Repeat verbatim only the lines from the opening of the material below through the one that contains "import Sketcher".

-- Start DATASET EXTRACT --

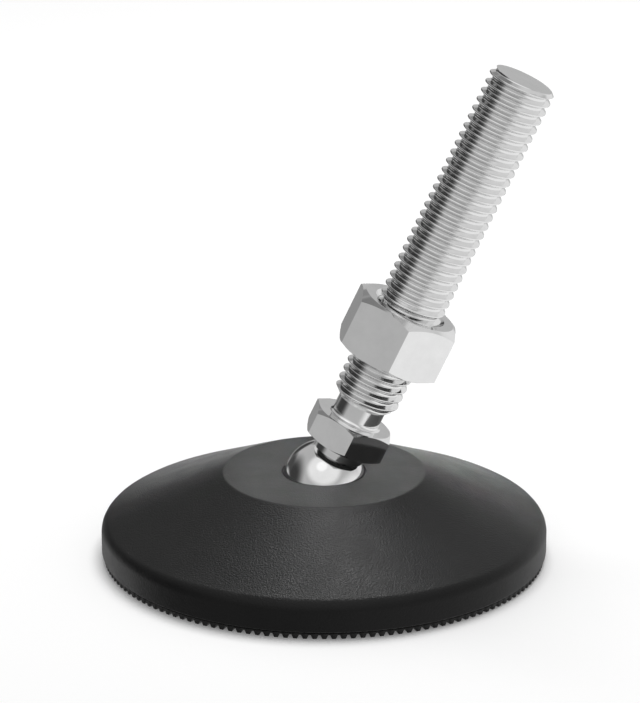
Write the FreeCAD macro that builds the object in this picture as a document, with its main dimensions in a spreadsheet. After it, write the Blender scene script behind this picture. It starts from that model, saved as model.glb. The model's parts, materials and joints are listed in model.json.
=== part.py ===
"""Articulated levelling foot, 80 mm across, with a ball-ended M12 stud and a lock nut.

The frame is in millimetres, +Z up. The origin is the centre of the sole, on the surface that the foot
stands on. The stud leans towards +X in the XZ plane. Stations along the stud are measured from the
centre of its ball.
"""
import FreeCAD, Part
import math
import os
import Sketcher

# Driving sizes: name, value, what it is
SIZES = [
    ("foot_diameter", 80.0, "outside of the base"),
    ("foot_height", 15.6, "sole to the flat disc on top"),
    ("disc_diameter", 36.2, "flat disc on top of the base"),
    ("shoulder_height", 6.45, "where the cone would meet the wall if it were sharp"),
    ("rim_rounding", 1.5, "radius of the rim"),
    ("skirt_thickness", 3.0, "outer wall of the base"),
    ("roof_thickness", 3.0, "base material over the hollow underside"),
    ("boss_diameter", 22.0, "round boss that holds the socket"),
    ("ring_diameter", 44.0, "inside of the ring rib"),
    ("rib_thickness", 1.6, "ribs and ring rib"),
    ("long_rib_count", 12, "ribs from the boss to the ring"),
    ("short_rib_count", 24, "ribs from the ring to the outer wall"),
    ("ball_diameter", 15.0, "ball of the stud"),
    ("ball_depth", 1.8, "centre of the ball below the disc"),
    ("ball_clearance", 0.05, "ball to socket"),
    ("mouth_chamfer", 0.3, "lead-in at the mouth of the socket"),
    ("flange_thickness", 1.2, "pad under the wall of the base"),
    ("flange_inset", 0.4, "pad edge behind the wall of the base"),
    ("seat_height", 3.0, "top of the pad inside the base"),
    ("seat_clearance", 0.1, "pad to the inside of the wall"),
    ("tooth_count", 150, "teeth around the pad"),
    ("tooth_height", 0.7, "depth of the grooves between teeth"),
    ("tooth_length", 5.2, "radial length of the teeth"),
    ("groove_mouth", 1.0, "width of a groove at the floor"),
    ("groove_root", 0.35, "width of a groove at its top"),
    ("tilt_angle", 25.0, "lean of the stud, in degrees"),
    ("neck_diameter", 9.4, "neck between ball and hexagon"),
    ("hexagon_width", 14.0, "across the spanner flats"),
    ("hexagon_station", 7.8, "ball centre to the near side of the hexagon"),
    ("hexagon_height", 5.2, "along the stud"),
    ("hexagon_land", 13.8, "round land left on each side of the hexagon by its chamfer"),
    ("shank_diameter", 8.9, "plain neck between hexagon and thread"),
    ("shank_root", 0.7, "small cone where the plain neck meets the hexagon"),
    ("runout_station", 16.3, "ball centre to the foot of the thread's run-out cone"),
    ("thread_station", 17.8, "ball centre to the first full thread"),
    ("thread_diameter", 12.0, "over the thread"),
    ("stud_reach", 81.7, "ball centre to the end of the stud"),
    ("end_chamfer", 1.0, "at the end of the thread"),
    ("nut_width", 18.0, "across the flats of the lock nut"),
    ("nut_height", 10.5, "lock nut"),
    ("nut_land", 16.8, "round land left on each side of the nut by its chamfer"),
    ("nut_station", 25.45, "ball centre to the underside of the lock nut"),
    ("nut_clearance", 0.05, "nut bore to the thread, radial"),
    ("nut_countersink", 0.6, "at both ends of the bore"),
    ("chamfer_slope", 30.0, "corner chamfer of hexagon and nut, in degrees"),
]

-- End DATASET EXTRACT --

▸ **EXERCISE SOLUTION**:
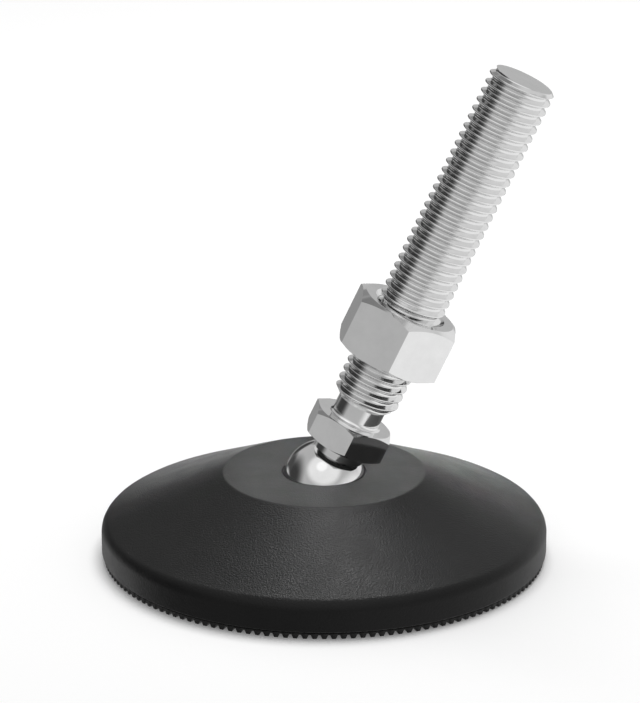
Write the FreeCAD macro that builds the object in this picture as a document, with its main dimensions in a spreadsheet. After it, write the Blender scene script behind this picture. It starts from that model, saved as model.glb. The model's parts, materials and joints are listed in model.json.
=== part.py ===
"""Articulated levelling foot, 80 mm across, with a ball-ended M12 stud and a lock nut.

The frame is in millimetres, +Z up. The origin is the centre of the sole, on the surface that the foot
stands on. The stud leans towards +X in the XZ plane. Stations along the stud are measured from the
centre of its ball.
"""
import FreeCAD, Part
import math
import os
import Sketcher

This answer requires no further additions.